Investigation of Rousselier Model and Gurson-Tvergaard-Needleman Model in Ductile Fracture of API X65 Gas Pipeline Steel

Abstract

In this research, the micromechanical Rousselier damage model, which is not available in commercial software is accomplished with a subroutine in Abaqus finite element analysis software. Ductile fracture behavior of API X65 steel is evaluated by simulation of tensile test of smooth and round notch bar specimens of base metal in hoop direction and weld metal. The Rousselier model and its parameters of this model are determined for API X65 steel based on experimental data. In this work, the Rousselier and Gurson damage model is compared for API X65 steel. Results of the tensile test and simulation for the Gurson model show inaccuracy in the final stage of the load-displacement plot. This is because in the Gurson model it is assumed that the fracture surface is flat and shear fracture does not occur in specimens, but in the Rousselier model, the shear fracture is considered.

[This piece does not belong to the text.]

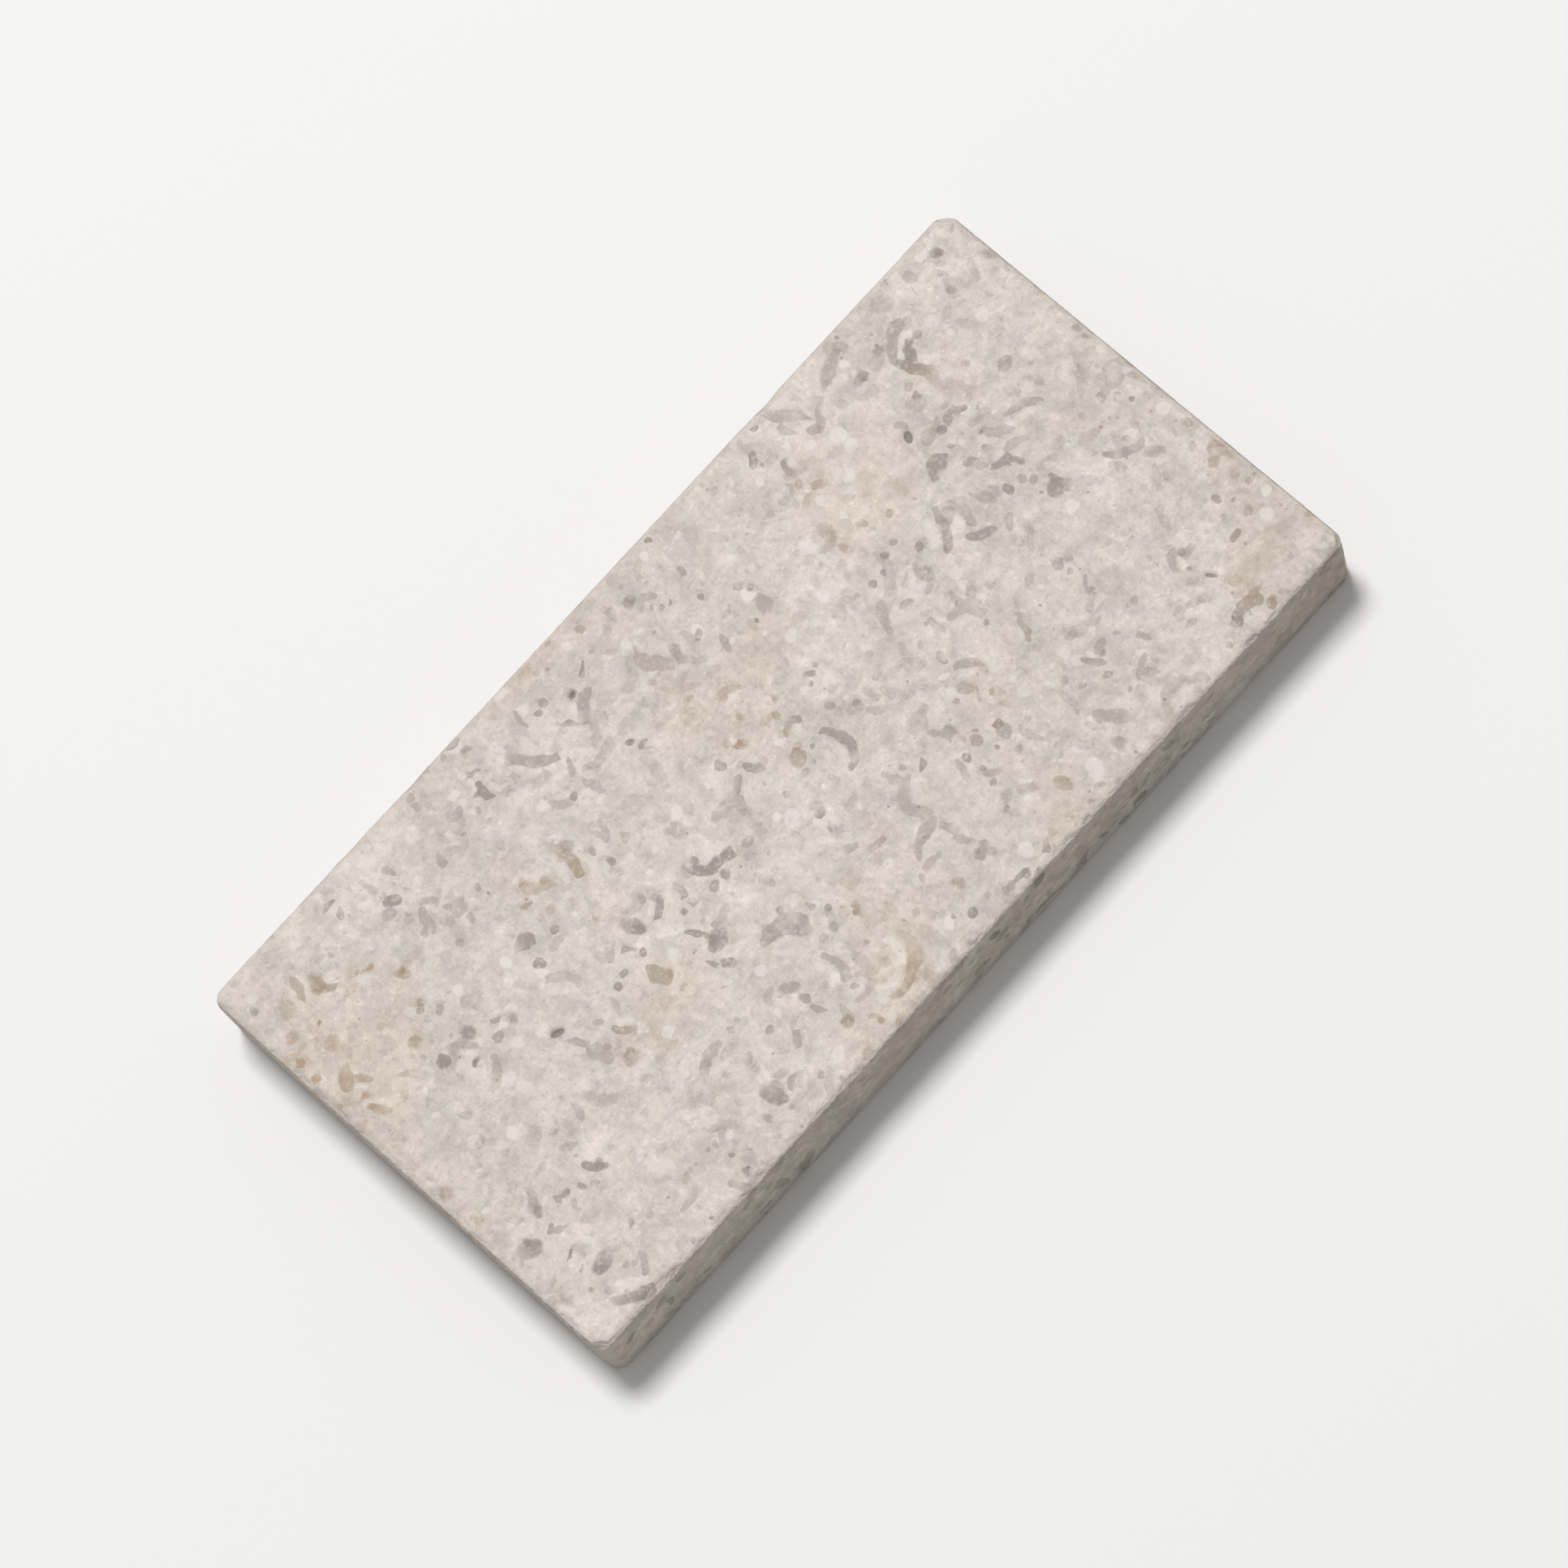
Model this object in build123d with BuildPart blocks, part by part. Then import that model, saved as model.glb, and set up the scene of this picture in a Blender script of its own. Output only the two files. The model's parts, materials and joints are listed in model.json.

The Rousselier model shows more accurate results compared with experimental data in the final stage of loading. Furthermore, the Rousselier model shows little error comparing with the experiment around maximum load since the void growth due to nucleation is ignored in this model. Also, the Rousselier model shows better convergence when the grooving radius of tensile test specimen increasing but the Gurson model behaves differently.